Satnews Daily
November 15th, 2010

ATK... It's All About Planetary Interaction (Satellites)


[SatNews] ATK (NYSE: ATK) reports that two of the five microsatellites the Company built for NASA’s THEMIS (Time History of Events and Macroscale Interactions during Substorms) mission have been redirected to new orbits around the Moon to study the Moon's Interaction with the Sun.

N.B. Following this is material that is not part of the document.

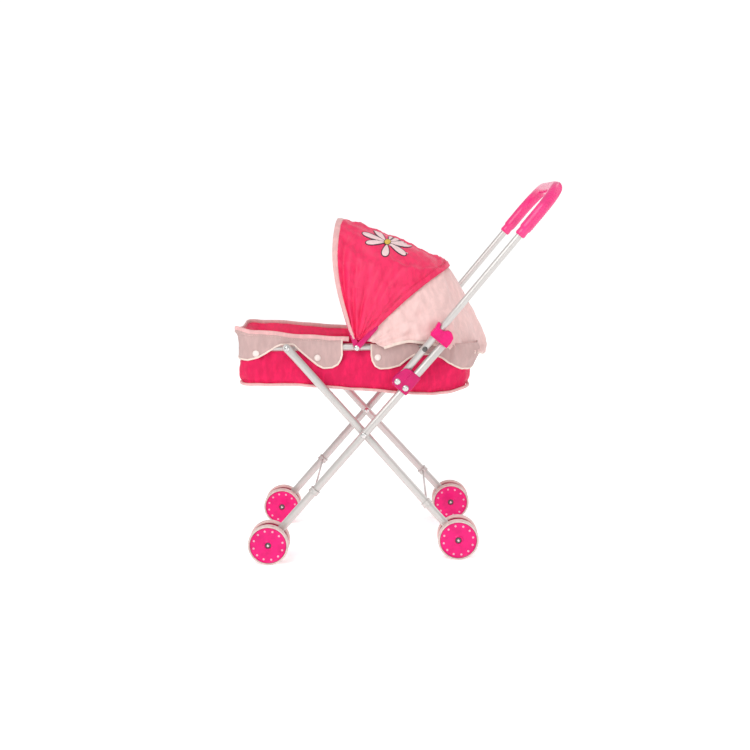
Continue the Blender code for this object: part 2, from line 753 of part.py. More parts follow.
def build_front_frame():
    """Front legs with everything that stays fixed to them."""
    brace_place = along(FRONT_AXLE, CROSS, FRONT_BRACE_AT)
    brace("front_brace", brace_place, LEG_Y - LEG_RADIUS - GAP - 0.0018 - GAP)
    for name, sign in SIDES:
        y = sign * LEG_Y
        front_leg(name, sign)
        rivet("cross_rivet_" + name, CROSS, INNER_LEG_Y - LEG_RADIUS, LEG_Y + LEG_RADIUS, sign)
        fold_bracket(name, sign)
        cheek_out = LEG_Y + LEG_RADIUS + GAP + CHEEK
        cheek_in = LEG_Y - LEG_RADIUS - GAP - CHEEK
        rivet("fold_rivet_" + name, FOLD, cheek_in, cheek_out, sign)
        rivet("bracket_rivet_" + name, BRACKET_RIVET, cheek_in, cheek_out, sign)
        brace_clip("front_brace_clip_" + name, side(FRONT_AXLE, y), side(CROSS, y), FRONT_BRACE_AT)
        wheel_pair("front", name, sign, FRONT_AXLE)


def build_rear_legs():
    """Rear legs, which turn about the crossing rivets."""
    pivot = empty("rear_frame", side(CROSS))
    clip_gap = LEG_RADIUS + GAP + 0.0018 + GAP
    foot = rear_leg_path(1.0)[2]
    knee = rear_leg_path(1.0)[1]
    brace_point = along(foot, knee, REAR_BRACE_AT - 0.045)
    half = brace_point.y - clip_gap - 0.0002
    place = (brace_point.x - WHEELBASE_MID_X, brace_point.z)
    brace("rear_brace", place, half, pivot)
    for name, sign in SIDES:
        rear_leg(name, sign, pivot)
        path = rear_leg_path(sign)
        brace_clip("rear_brace_clip_" + name, path[2], path[1], REAR_BRACE_AT - 0.045, pivot)
        made = rivet("toe_rivet_" + name, TOE, INNER_LEG_Y - LEG_RADIUS, INNER_LEG_Y + LEG_RADIUS, sign)
        attach(made, pivot, keep=True)
        wheel_pair("rear", name, sign, REAR_AXLE, pivot)


def build_handle():
    """Push handle, which folds forward about the brackets."""
    pivot = empty("handle", side(FOLD))
    handle_tube(pivot)
    grip_sleeve(pivot)
    for name, sign in SIDES:
        handle_bush(name, sign, pivot)
        lock_slider(name, sign, pivot)


def build_bassinet():
    """Rail, tub, flaps and the folding canopy."""
    frame = empty("bassinet", side(HEAD), RAIL_SLOPE)
    bassinet_rail(frame)
    tub(frame)
    base_board(frame)
    rim_band(frame)
    for name, sign in SIDES:
        front_flap(name, sign, frame)
        rear_flap(name, sign, frame)
        canopy_rivet(name, sign, frame)
    hinge = attach(empty("canopy", (CANOPY_X, 0.0, 0.0)), frame)
    bow("canopy_front_bow", FRONT_BOW, hinge)
    bow("canopy_mid_bow", MID_BOW, hinge)
    canopy_panel("canopy_front_panel", (turned_shape(MID_BOW, 0.3), turned_shape(MID_BOW, 1.2),
                                        turned_shape(FRONT_BOW, -1.2), turned_shape(FRONT_BOW, 1.0)),
                 MAGENTA_CLOTH, hinge)
    canopy_panel("canopy_rear_panel", (REAR_HEM, turned_shape(MID_BOW, -1.2),
                                       turned_shape(MID_BOW, -0.3)), PALE_CLOTH, hinge)


build_front_frame()
build_rear_legs()
build_handle()
build_bassinet()
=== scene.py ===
"""Folding doll stroller, dressed over its working frame.

The foot end points to -X, the push handle to +X, and the doll's left-hand side is at -Y.
"""
import json
import math

import bmesh
import bpy
import numpy as np
from bpy.props import FloatProperty, FloatVectorProperty, IntProperty, PointerProperty
from mathutils import Matrix, Vector
from mathutils.bvhtree import BVHTree


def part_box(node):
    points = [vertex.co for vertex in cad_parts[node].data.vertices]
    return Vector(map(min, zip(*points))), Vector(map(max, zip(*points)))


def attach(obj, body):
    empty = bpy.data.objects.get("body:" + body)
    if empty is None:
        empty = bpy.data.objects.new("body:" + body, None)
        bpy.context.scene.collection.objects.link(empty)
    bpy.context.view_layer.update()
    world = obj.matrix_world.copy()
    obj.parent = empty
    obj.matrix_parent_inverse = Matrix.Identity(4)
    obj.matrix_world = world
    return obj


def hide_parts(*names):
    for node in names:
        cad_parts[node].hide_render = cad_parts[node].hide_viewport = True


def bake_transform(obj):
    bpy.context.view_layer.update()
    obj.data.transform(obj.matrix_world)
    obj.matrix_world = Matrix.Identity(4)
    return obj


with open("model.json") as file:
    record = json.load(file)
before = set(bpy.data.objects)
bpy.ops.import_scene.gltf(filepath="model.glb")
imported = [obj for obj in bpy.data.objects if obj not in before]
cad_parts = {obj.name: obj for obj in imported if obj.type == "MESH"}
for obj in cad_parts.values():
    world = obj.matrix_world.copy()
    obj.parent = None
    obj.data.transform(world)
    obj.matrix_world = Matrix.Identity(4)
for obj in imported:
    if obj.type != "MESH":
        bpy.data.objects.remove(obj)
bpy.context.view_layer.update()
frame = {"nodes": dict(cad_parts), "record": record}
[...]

THEMIS probes, artistic rendition
The duo recently began observations to study how solar wind electrifies, alters, and erodes the moon’s surface. The new mission is called ARTEMIS, or Acceleration, Reconnection, Turbulence and Electrodynamics of Moon’s Interaction with the Sun. ATK built the five spacecraft buses for the THEMIS probes that marked NASA’s first five-satellite constellation launched aboard a single rocket. NASA launched the fleet in 2007 to study the physics of geomagnetic storms into the Earth’s magnetosphere. The unique constellation of satellites has already unearthed a rich collection of data that helped scientists solve several longstanding mysteries of substorm and magnetosphere interaction which produce the Northern Lights. The findings provided scientists with the tools to help determine how Earth’s magnetosphere stores and releases energy from the sun by triggering geomagnetic substorms. The three remaining THEMIS satellites continue to study substorms and provide valuable scientific data.

The ARTEMIS mission is a joint effort among NASA’s Goddard Space Flight Center in Greenbelt, MD., NASA’s Jet Propulsion Laboratory in Pasadena, CA., the Space Sciences Laboratory at Berkeley, CA and UCLA.